### Given exercise
Give back exactly the lines running from the line that holds "bm = bmesh.new()" through the line that holds "PILE_DEPTH = 0.5", ends included, and no other lines.

### Data segment
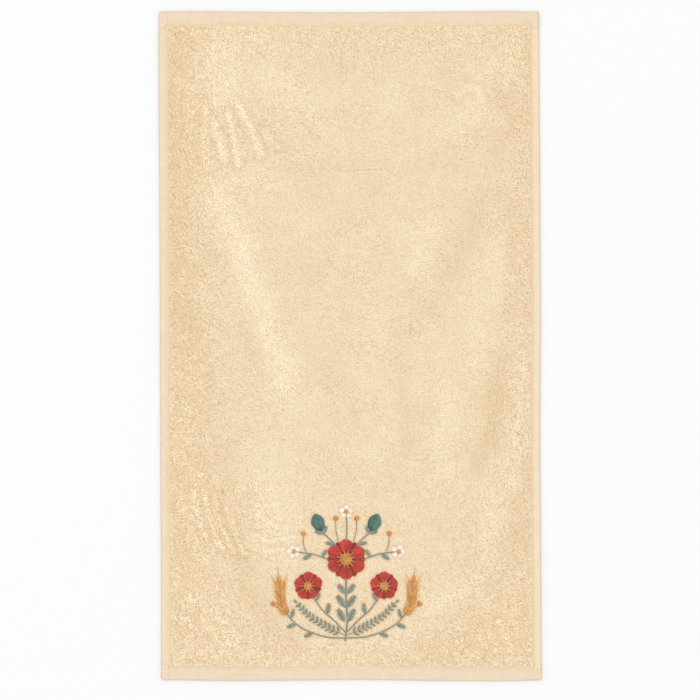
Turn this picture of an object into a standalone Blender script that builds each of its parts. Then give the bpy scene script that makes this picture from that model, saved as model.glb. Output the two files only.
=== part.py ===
"""A terry hand towel, laid out flat with its embroidered face up.

It is one woven cloth: a pile field, a turned hem along each long side and a wider turned hem at
each end. The side hems are folded over the ends of the end hems, so the corners are thicker.
The back lies flat on Z = 0, the width runs along X and the length along Y.
"""

import math

import bmesh
import bpy
import numpy as np

MM = 0.001
NAME = "towel"

# Flat size of the cloth
WIDTH = 400.0 * MM
LENGTH = 703.0 * MM

# Thickness: the pile on both faces counts, and the hems are folded plain weave
PILE_THICK = 3.5 * MM
HEM_THICK = 2.1 * MM
CORNER_LAYERS = 1.35

# Hems, from the folded edge inwards
SIDE_HEM = 7.4 * MM
END_HEM = 13.0 * MM
FOLD_ROUNDING = 0.9 * MM
SEAM_WIDTH = 0.5 * MM
SEAM_DIP = 0.4 * MM
PILE_SLOPE = 1.8 * MM
BACK_INSET = 0.4 * MM
CORNER_ROUNDING = 0.5 * MM

# The pile stands up in a band along each long side and lies flatter between them
BAND_WIDTH = 45.0 * MM
BAND_LOFT = 0.3 * MM

# Outline, in mm: how far an edge lies outside the plain rectangle, at places along it from its middle
LEFT_EDGE = (
    (-351, -1.3), (-288, -1.4), (-225, -1.3), (-141, -0.6), (6, -0.2),
    (111, 0.2), (237, 1.0), (322, 1.6), (351, 0.9),
)
RIGHT_EDGE = (
    (-349, 1.5), (-288, 1.1), (-225, 0.7), (-162, 0.2), (-120, -0.3), (-57, -0.2),
    (27, 0.5), (132, -0.2), (195, -0.5), (258, -1.0), (351, -1.3),
)
TOP_EDGE = (
    (-198, 0.0), (-193, -0.4), (-187, 0.3), (-163, 0.7), (-116, 0.2), (-68, -0.3),
    (-21, -0.5), (26, -0.5), (73, -0.1), (121, 0.4), (168, 0.8), (184, 0.3), (189, -0.2), (195, 0.2),
)
BOTTOM_EDGE = (
    (-198, -0.4), (-179, -0.2), (-147, 0.4), (-116, 0.6), (-68, 0.3), (-21, -0.3),
    (10, -0.6), (58, 0.2), (105, 0.8), (152, 0.9), (184, 0.5), (191, -0.1), (198, -0.1),
)
EDGE_SMOOTHING = 6.0

# Main creases and soft ridges, in mm: start x and y, end x and y, half width, height (troughs are negative)
FOLDS = (
    ("crease across the top", -63, 189, 137, 186, 8, -0.55),
    ("long ridge, left of middle", -134, 153, -63, -51, 15, 0.40),
    ("crease beside the long ridge", -142, 117, -89, -25, 8, -0.40),
    ("trough, right of middle", 126, 122, 89, 48, 13, -0.40),
    ("soft rise, left of the flowers", -92, -112, -78, -188, 20, 0.35),
    ("dip, lower left", -158, -222, -79, -309, 14, -0.30),
    ("dip, lower right", 108, -196, 152, -262, 16, -0.30),
    ("soft rise, right side", 147, 75, 150, -170, 16, 0.25),
)

# Ridges of ruffled pile, in mm: half width, height, then the x and y of each point along the crest
RIDGES = (
    ("upper left, first", 5.0, 0.40, (-149, 249), (-154, 212), (-151, 185)),
    ("upper left, second", 5.0, 0.40, (-145, 239), (-137, 212), (-132, 198)),
    ("upper left, third", 5.0, 0.40, (-128, 242), (-119, 212), (-117, 192)),
    ("upper left, fourth", 5.0, 0.40, (-119, 256), (-101, 226), (-94, 202)),
    ("upper left, last and faint", 5.0, 0.22, (-93, 229), (-76, 210)),
    ("lower left, first", 3.6, 0.36, (-165, -152), (-162, -173), (-160, -189), (-151, -203)),
    ("lower left, second", 3.6, 0.36, (-153, -158), (-149, -180), (-143, -200), (-137, -212)),
    ("lower left, third", 3.6, 0.36, (-144, -157), (-140, -177), (-133, -198), (-124, -218)),
    ("lower left, fourth", 3.6, 0.36, (-130, -168), (-126, -189), (-119, -204), (-112, -217)),
    ("beside the flowers, first", 3.2, 0.22, (-110, -164), (-95, -166), (-77, -165)),
    ("beside the flowers, second", 3.2, 0.26, (-104, -189), (-85, -187), (-68, -191)),
    ("beside the flowers, third", 3.2, 0.22, (-102, -197), (-85, -203), (-62, -200)),
    ("beside the flowers, last", 3.2, 0.22, (-93, -215), (-68, -212)),
    ("lower left corner, trough", 4.0, -0.34, (-168, -284), (-160, -297), (-150, -310), (-141, -320)),
    ("lower left corner, inner trough", 4.0, -0.30, (-156, -279), (-147, -287), (-140, -296), (-136, -309)),
    ("lower right corner, first", 4.5, 0.30, (142, -293), (154, -319)),
    ("lower right corner, second", 4.5, 0.30, (155, -288), (168, -317)),
    ("upper right, swirl", 4.5, 0.26, (112, 262), (122, 272), (136, 270), (140, 258)),
)

# Low swells over the whole field, in mm: wave length, direction in degrees, height, start in degrees
SWELLS = (
    (230, 20, 0.10, 40),
    (118, 78, 0.10, 200),
    (74, -35, 0.11, 15),
    (52, 12, 0.08, 120),
)

# Spacing of the surface's points, in mm: up to this distance from the left or lower edge, at this step.
# It is finest across the ridges.
COLUMN_BANDS = ((118.0, 3.6), (316.0, 14.0), (390.8, 6.0))
ROW_BANDS = ((95.0, 6.5), (200.0, 6.0), (500.0, 16.0), (688.2, 9.0))

CLOTH_COLOUR = (0.86, 0.69, 0.47, 1.0)
CLOTH_ROUGHNESS = 0.95


def clear_objects():
    for obj in list(bpy.data.objects):
        bpy.data.objects.remove(obj, do_unlink=True)


def hem_profile(width):
    """Distances from a folded edge to the pile, and the cloth's thickness at each."""
    distances = (0.0, FOLD_ROUNDING, width / 2, width - SEAM_WIDTH, width + PILE_SLOPE)
    heights = (HEM_THICK / 2, HEM_THICK * 0.93, HEM_THICK, HEM_THICK - SEAM_DIP, PILE_THICK)
    return distances, heights


def stations(hem_width, size, bands):
    """Distances from one edge to the other: both hems' points, and evenly spaced ones in each band."""
    near, _ = hem_profile(hem_width)
    found = list(near)
    for until, step in bands:
        until = min(until * MM, size - near[-1])
        count = max(1, round((until - found[-1]) / (step * MM)))
        found += list(np.linspace(found[-1], until, count + 1)[1:])
    return found[:-1] + [size - distance for distance in reversed(near)]


def edge_offset(edge, along):
    """How far an edge lies outside the rectangle, with the table's kinks smoothed."""
    places = [row[0] for row in edge]
    offsets = [row[1] for row in edge]
    samples = [along / MM + shift for shift in (-EDGE_SMOOTHING, 0.0, EDGE_SMOOTHING)]
    return float(np.mean(np.interp(samples, places, offsets))) * MM


def between_edges(station, size, low_offset, high_offset):
    """Moves a station outwards with the nearer edge, less and less towards the far one."""
    share = station / size
    return station - size / 2 - (1 - share) * low_offset + share * high_offset


def fold_height(x, y):
    """Creases and ridges: a smooth cross-section that fades out at both ends."""
    total = 0.0
    for _, x1, y1, x2, y2, half_width, height in FOLDS:
        length = math.hypot(x2 - x1, y2 - y1)
        along = ((x - x1) * (x2 - x1) + (y - y1) * (y2 - y1)) / length
        across = ((y - y1) * (x2 - x1) - (x - x1) * (y2 - y1)) / length
        beyond = max(-along, along - length, 0.0)
        total += height * math.exp(-((across / half_width) ** 2) - (beyond / (2 * half_width)) ** 2)
    return total


def distance_to_path(x, y, path):
    """Distance from a place to the line through the path's points."""
    found = []
    for (x1, y1), (x2, y2) in zip(path, path[1:]):
        length = math.hypot(x2 - x1, y2 - y1)
        along = ((x - x1) * (x2 - x1) + (y - y1) * (y2 - y1)) / length
        share = min(max(along / length, 0.0), 1.0)
        found.append(math.hypot(x - x1 - share * (x2 - x1), y - y1 - share * (y2 - y1)))
    return min(found)


def ridge_height(x, y):
    """Ridges and troughs of ruffled pile: each is highest on its line and fades out beside it."""
    total = 0.0
    for _, half_width, height, *path in RIDGES:
        total += height * math.exp(-((distance_to_path(x, y, path) / half_width) ** 2))
    return total


def swell_height(x, y):
    total = 0.0
    for wave, direction, height, start in SWELLS:
        turn = math.radians(direction)
        distance = x * math.cos(turn) + y * math.sin(turn)
        total += height * math.sin(2 * math.pi * distance / wave + math.radians(start))
    return total


def unevenness(x, y):
    """How far the pile field's surface lies above its plain thickness at a place in mm."""
    return (fold_height(x, y) + ridge_height(x, y) + swell_height(x, y)) * MM


def thickness(from_side, from_end, x, y):
    """The cloth's thickness at these distances from the nearest side edge and the nearest end."""
    by_side = np.interp(from_side, *hem_profile(SIDE_HEM))
    by_end = np.interp(from_end, *hem_profile(END_HEM))
    height = float(min(by_side, by_end))
    if from_side < SIDE_HEM and from_end < END_HEM:
        return height * CORNER_LAYERS
    if from_side > SIDE_HEM and from_end > END_HEM:
        loft = BAND_LOFT * max(0.0, 1.0 - from_side / BAND_WIDTH)
        return height + loft + unevenness(x / MM, y / MM)
    return height


def shape_front(bm, columns, rows):
    """Moves the points of a unit grid to their places on the towel's front."""
    last_column = len(columns) - 1
    last_row = len(rows) - 1
    for vert in bm.verts:
        column = round((vert.co.x + 0.5) * last_column)
        row = round((vert.co.y + 0.5) * last_row)
        plain_x = columns[column] - WIDTH / 2
        plain_y = rows[row] - LENGTH / 2
        left, right = edge_offset(LEFT_EDGE, plain_y), edge_offset(RIGHT_EDGE, plain_y)
        bottom, top = edge_offset(BOTTOM_EDGE, plain_x), edge_offset(TOP_EDGE, plain_x)
        x = between_edges(columns[column], WIDTH, left, right)
        y = between_edges(rows[row], LENGTH, bottom, top)
        if column in (0, last_column) and row in (0, last_row):
            x -= math.copysign(CORNER_ROUNDING, x)
            y -= math.copysign(CORNER_ROUNDING, y)
        from_side = min(columns[column], WIDTH - columns[column])
        from_end = min(rows[row], LENGTH - rows[row])
        vert.co = (x, y, thickness(from_side, from_end, plain_x, plain_y))


def close_back(bm):
    """Turns the folded edge under, all the way round, and fills the flat back."""
    rim = [edge for edge in bm.edges if edge.is_boundary]
    made = bmesh.ops.extrude_edge_only(bm, edges=rim)["geom"]
    for vert in (item for item in made if isinstance(item, bmesh.types.BMVert)):
        at_side = abs(vert.co.x) > WIDTH / 2 - SIDE_HEM / 2
        at_end = abs(vert.co.y) > LENGTH / 2 - END_HEM / 2
        vert.co.x -= math.copysign(BACK_INSET * at_side, vert.co.x)
        vert.co.y -= math.copysign(BACK_INSET * at_end, vert.co.y)
        vert.co.z = 0.0
    rim = [edge for edge in bm.edges if edge.is_boundary]
    bmesh.ops.triangle_fill(bm, edges=rim, use_beauty=True)


def centre_on_origin(bm):
    """Puts the middle of the cloth's outline over the origin."""
    for axis in (0, 1):
        places = [vert.co[axis] for vert in bm.verts]
        middle = (min(places) + max(places)) / 2
        for vert in bm.verts:
            vert.co[axis] -= middle


def cloth_material():
    material = bpy.data.materials.new("cream_terry")
    material.use_nodes = True
    shader = material.node_tree.nodes["Principled BSDF"]
    shader.inputs["Base Color"].default_value = CLOTH_COLOUR
    shader.inputs["Roughness"].default_value = CLOTH_ROUGHNESS
    shader.inputs["Metallic"].default_value = 0.0
    return material


def make_towel(collection):
    columns = stations(SIDE_HEM, WIDTH, COLUMN_BANDS)
    rows = stations(END_HEM, LENGTH, ROW_BANDS)
    bpy.ops.mesh.primitive_grid_add(
        x_subdivisions=len(columns) - 1, y_subdivisions=len(rows) - 1, size=1.0
    )
    towel = bpy.context.active_object
    towel.name = NAME
    towel.data.name = NAME

    bm = bmesh.new()
    bm.from_mesh(towel.data)
    shape_front(bm, columns, rows)
    close_back(bm)
    centre_on_origin(bm)
    bmesh.ops.recalc_face_normals(bm, faces=bm.faces)
    bm.to_mesh(towel.data)
    bm.free()

    towel.data.shade_smooth()
    towel.data.set_sharp_from_angle(angle=math.radians(50))
    towel.data.materials.append(cloth_material())
    for other in list(towel.users_collection):
        other.objects.unlink(towel)
    collection.objects.link(towel)


def main():
    clear_objects()
    collection = bpy.data.collections.new("terry_hand_towel")
    bpy.context.scene.collection.children.link(collection)
    make_towel(collection)


main()
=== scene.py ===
import functools
import math

import bmesh
import bpy
import numpy as np
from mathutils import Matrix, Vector


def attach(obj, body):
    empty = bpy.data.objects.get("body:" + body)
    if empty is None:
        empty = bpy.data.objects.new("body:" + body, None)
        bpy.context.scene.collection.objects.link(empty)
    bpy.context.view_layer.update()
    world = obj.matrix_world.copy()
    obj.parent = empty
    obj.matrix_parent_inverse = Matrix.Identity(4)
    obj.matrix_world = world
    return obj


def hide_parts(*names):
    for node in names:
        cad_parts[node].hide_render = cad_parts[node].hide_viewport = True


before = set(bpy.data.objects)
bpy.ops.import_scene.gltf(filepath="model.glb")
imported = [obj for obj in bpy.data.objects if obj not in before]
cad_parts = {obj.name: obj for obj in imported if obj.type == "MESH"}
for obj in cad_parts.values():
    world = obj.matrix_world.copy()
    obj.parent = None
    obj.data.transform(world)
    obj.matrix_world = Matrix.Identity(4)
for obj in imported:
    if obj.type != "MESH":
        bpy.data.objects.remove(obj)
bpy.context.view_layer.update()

# All lengths in this script are in mm, and a mesh is scaled to metres when it is made.
MM = 0.001

# Flat size of the cloth
WIDTH = 400.0
LENGTH = 703.0

# Thickness over the pile and of the folded hems, and the depth of the pile's tips over the ground
PILE_THICK = 3.5
HEM_THICK = 2.1
PILE_DEPTH = 0.5

# Hems: their widths, the seam line inside them and the slope up to the pile
SIDE_HEM = 7.4
END_HEM = 13.0
SEAM_DEPTH = 0.30
SEAM_OUT = 0.45
PILE_SLOPE = 1.8

# Cross-section of a hem: distance from the folded edge and height, the height of its middle, and
# distance from the hem's inner edge and height
HEM_EDGE = ((0.0, 1.05), (0.15, 1.50), (0.45, 1.83), (0.95, 2.02), (1.8, 2.10))
HEM_MIDDLE = 2.16
HEM_INNER = ((2.2, 2.12), (1.1, 2.02))
HEM_PUCKER = 0.07
HEM_WAVES = 0.06

# Corners: thickness in hem thicknesses, and how far the folded side hem reaches across and along
CORNER_LAYERS = 1.3
CORNER_LUMPS = 0.12
CORNER_RADIUS = 1.3
CORNER_WIDTH = 9.2
CORNER_BEYOND = 4.0

# The folded edge: how high its underside rises, and how wide the painted shade along its rim is
RIM_HEIGHT = 0.78
RIM_SHADE_WIDTH = 1.3

# Back: its height over what it lies on, the height of its seam line and the depth of its pile
BACK_LEVEL = 0.08
BACK_SEAM = 0.35
BACK_PILE = 0.13

# Spacing of the cloth's points on the hems and between them
HEM_STEP = 2.6
CLOTH_STEP = 3.2

# The pile stands up in a band along each long side and lies flatter between them
BAND_WIDTH = 45.0
BAND_LOFT = 0.3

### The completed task
    bm = bmesh.new()
    bm.from_mesh(towel.data)
    shape_front(bm, columns, rows)
    close_back(bm)
    centre_on_origin(bm)
    bmesh.ops.recalc_face_normals(bm, faces=bm.faces)
    bm.to_mesh(towel.data)
    bm.free()

    towel.data.shade_smooth()
    towel.data.set_sharp_from_angle(angle=math.radians(50))
    towel.data.materials.append(cloth_material())
    for other in list(towel.users_collection):
        other.objects.unlink(towel)
    collection.objects.link(towel)


def main():
    clear_objects()
    collection = bpy.data.collections.new("terry_hand_towel")
    bpy.context.scene.collection.children.link(collection)
    make_towel(collection)


main()
=== scene.py ===
import functools
import math

import bmesh
import bpy
import numpy as np
from mathutils import Matrix, Vector


def attach(obj, body):
    empty = bpy.data.objects.get("body:" + body)
    if empty is None:
        empty = bpy.data.objects.new("body:" + body, None)
        bpy.context.scene.collection.objects.link(empty)
    bpy.context.view_layer.update()
    world = obj.matrix_world.copy()
    obj.parent = empty
    obj.matrix_parent_inverse = Matrix.Identity(4)
    obj.matrix_world = world
    return obj


def hide_parts(*names):
    for node in names:
        cad_parts[node].hide_render = cad_parts[node].hide_viewport = True


before = set(bpy.data.objects)
bpy.ops.import_scene.gltf(filepath="model.glb")
imported = [obj for obj in bpy.data.objects if obj not in before]
cad_parts = {obj.name: obj for obj in imported if obj.type == "MESH"}
for obj in cad_parts.values():
    world = obj.matrix_world.copy()
    obj.parent = None
    obj.data.transform(world)
    obj.matrix_world = Matrix.Identity(4)
for obj in imported:
    if obj.type != "MESH":
        bpy.data.objects.remove(obj)
bpy.context.view_layer.update()

# All lengths in this script are in mm, and a mesh is scaled to metres when it is made.
MM = 0.001

# Flat size of the cloth
WIDTH = 400.0
LENGTH = 703.0

# Thickness over the pile and of the folded hems, and the depth of the pile's tips over the ground
PILE_THICK = 3.5
HEM_THICK = 2.1
PILE_DEPTH = 0.5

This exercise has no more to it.